● Information supplied:
═══

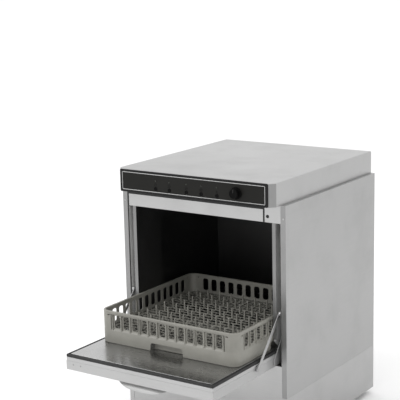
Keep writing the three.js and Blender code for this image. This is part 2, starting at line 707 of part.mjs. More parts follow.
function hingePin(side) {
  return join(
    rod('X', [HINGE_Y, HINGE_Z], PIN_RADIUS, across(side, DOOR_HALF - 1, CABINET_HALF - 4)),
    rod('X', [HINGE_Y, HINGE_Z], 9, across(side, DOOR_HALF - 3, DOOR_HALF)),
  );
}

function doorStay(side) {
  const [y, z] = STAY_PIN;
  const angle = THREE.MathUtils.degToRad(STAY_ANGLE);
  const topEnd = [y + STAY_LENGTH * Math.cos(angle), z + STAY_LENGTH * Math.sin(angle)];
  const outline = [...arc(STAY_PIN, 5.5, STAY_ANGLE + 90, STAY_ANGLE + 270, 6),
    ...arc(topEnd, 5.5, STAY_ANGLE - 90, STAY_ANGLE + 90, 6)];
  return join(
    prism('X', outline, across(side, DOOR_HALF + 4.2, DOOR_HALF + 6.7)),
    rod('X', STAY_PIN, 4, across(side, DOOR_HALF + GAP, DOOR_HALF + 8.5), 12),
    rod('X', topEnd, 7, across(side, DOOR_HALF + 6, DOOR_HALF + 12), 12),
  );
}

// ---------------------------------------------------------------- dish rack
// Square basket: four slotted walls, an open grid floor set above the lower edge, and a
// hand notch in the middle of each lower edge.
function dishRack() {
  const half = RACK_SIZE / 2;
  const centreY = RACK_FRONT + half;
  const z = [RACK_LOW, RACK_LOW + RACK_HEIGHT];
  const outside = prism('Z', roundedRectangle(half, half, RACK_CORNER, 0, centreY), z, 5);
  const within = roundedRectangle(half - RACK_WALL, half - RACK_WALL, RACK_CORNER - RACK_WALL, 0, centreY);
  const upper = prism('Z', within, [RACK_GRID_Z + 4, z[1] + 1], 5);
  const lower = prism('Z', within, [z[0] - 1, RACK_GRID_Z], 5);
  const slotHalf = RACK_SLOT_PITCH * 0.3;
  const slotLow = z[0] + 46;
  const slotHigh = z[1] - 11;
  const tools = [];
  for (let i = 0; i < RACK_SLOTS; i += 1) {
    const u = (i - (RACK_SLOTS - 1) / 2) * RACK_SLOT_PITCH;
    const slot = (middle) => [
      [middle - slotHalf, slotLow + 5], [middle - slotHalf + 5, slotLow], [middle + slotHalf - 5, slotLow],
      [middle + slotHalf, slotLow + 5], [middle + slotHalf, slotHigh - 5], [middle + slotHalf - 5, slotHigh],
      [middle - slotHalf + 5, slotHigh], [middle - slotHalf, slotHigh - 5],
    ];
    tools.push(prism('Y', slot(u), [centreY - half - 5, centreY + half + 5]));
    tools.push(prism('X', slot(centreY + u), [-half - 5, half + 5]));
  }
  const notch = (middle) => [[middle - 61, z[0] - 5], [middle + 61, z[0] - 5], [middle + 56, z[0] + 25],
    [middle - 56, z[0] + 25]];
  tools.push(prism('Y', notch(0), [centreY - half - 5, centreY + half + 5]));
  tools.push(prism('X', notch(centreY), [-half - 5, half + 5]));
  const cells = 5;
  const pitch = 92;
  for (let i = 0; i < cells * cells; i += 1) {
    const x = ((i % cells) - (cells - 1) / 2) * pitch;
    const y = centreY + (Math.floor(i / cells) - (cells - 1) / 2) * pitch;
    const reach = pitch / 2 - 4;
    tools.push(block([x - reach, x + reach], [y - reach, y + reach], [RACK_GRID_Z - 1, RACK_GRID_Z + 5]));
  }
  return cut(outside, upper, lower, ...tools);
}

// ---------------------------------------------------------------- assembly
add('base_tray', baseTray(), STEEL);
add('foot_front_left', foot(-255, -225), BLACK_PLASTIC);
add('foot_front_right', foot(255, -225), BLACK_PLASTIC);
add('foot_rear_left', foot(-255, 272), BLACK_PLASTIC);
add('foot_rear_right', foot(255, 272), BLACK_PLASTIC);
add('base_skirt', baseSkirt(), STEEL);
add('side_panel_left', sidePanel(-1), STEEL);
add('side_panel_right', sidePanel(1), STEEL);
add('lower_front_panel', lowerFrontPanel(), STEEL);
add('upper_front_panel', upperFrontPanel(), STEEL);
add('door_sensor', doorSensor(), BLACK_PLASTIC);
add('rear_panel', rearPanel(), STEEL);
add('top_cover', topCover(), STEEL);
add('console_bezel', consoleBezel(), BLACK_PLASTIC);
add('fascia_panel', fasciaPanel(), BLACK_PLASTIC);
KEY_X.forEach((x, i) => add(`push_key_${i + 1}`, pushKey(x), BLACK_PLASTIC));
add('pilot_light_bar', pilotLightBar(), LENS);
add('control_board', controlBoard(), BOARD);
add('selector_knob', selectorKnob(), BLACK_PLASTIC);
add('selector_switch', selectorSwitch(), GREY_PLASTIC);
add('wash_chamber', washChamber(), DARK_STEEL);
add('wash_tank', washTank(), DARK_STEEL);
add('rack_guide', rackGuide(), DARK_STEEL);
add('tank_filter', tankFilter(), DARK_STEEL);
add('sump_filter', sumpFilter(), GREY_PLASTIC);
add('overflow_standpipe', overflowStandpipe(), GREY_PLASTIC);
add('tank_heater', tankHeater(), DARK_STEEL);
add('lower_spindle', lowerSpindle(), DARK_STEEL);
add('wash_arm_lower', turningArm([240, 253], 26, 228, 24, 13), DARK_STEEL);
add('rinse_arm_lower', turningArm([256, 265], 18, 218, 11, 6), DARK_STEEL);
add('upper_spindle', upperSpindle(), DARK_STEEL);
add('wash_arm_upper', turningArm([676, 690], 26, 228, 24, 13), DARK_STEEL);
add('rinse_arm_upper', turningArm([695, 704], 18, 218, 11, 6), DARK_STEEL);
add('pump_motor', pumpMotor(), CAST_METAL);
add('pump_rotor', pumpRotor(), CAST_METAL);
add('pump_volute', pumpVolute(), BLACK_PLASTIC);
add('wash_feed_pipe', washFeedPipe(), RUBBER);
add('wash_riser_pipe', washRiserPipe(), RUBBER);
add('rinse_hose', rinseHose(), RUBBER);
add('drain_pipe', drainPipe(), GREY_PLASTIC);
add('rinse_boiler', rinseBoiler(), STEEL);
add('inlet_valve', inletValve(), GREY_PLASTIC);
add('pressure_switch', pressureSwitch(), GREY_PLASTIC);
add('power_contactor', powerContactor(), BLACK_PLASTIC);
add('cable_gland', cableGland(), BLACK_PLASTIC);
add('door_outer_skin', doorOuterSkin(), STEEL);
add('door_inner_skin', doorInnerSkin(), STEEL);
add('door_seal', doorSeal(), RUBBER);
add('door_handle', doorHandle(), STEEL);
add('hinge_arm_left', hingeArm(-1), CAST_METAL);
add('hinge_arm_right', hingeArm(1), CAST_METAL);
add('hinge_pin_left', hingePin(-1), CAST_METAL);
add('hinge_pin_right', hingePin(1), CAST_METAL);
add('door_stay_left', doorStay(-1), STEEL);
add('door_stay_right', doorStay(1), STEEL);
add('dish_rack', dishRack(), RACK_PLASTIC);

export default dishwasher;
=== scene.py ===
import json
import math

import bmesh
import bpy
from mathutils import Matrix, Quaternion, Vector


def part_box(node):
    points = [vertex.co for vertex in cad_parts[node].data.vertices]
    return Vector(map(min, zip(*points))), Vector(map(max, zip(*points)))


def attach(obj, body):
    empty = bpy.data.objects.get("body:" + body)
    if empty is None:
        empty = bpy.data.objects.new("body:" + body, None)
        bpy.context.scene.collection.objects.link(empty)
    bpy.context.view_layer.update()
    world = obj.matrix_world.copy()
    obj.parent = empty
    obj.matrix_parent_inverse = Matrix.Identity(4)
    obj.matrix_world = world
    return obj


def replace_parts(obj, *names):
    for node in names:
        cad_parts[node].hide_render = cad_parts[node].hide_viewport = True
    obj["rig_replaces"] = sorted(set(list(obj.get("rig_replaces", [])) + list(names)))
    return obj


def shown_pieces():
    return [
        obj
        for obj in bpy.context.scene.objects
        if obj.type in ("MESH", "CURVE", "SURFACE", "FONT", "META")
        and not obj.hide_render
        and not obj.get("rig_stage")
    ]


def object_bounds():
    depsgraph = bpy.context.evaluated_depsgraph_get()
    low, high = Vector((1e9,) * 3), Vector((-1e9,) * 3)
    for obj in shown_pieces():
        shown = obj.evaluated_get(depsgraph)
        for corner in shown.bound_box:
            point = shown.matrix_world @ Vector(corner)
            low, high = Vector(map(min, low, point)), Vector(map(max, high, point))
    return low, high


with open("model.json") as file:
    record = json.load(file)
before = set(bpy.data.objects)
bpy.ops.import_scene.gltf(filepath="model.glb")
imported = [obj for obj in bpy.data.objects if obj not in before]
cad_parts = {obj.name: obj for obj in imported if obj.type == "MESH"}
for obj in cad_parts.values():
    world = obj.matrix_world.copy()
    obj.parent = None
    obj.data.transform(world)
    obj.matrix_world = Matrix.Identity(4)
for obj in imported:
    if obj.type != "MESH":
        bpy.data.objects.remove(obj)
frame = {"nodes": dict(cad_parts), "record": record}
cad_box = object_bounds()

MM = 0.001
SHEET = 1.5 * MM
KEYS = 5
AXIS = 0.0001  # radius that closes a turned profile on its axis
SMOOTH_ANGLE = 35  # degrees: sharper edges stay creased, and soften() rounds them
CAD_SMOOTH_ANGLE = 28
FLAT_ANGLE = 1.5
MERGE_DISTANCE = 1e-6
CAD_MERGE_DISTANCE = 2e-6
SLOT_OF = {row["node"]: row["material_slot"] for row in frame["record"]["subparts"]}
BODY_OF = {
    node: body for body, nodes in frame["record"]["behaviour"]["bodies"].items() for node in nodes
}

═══

● Problem statement: Every line holding "data" should be copied out.

● Response to this task:
    points = [vertex.co for vertex in cad_parts[node].data.vertices]
    empty = bpy.data.objects.get("body:" + body)
        empty = bpy.data.objects.new("body:" + body, None)
before = set(bpy.data.objects)
imported = [obj for obj in bpy.data.objects if obj not in before]
    obj.data.transform(world)
        bpy.data.objects.remove(obj)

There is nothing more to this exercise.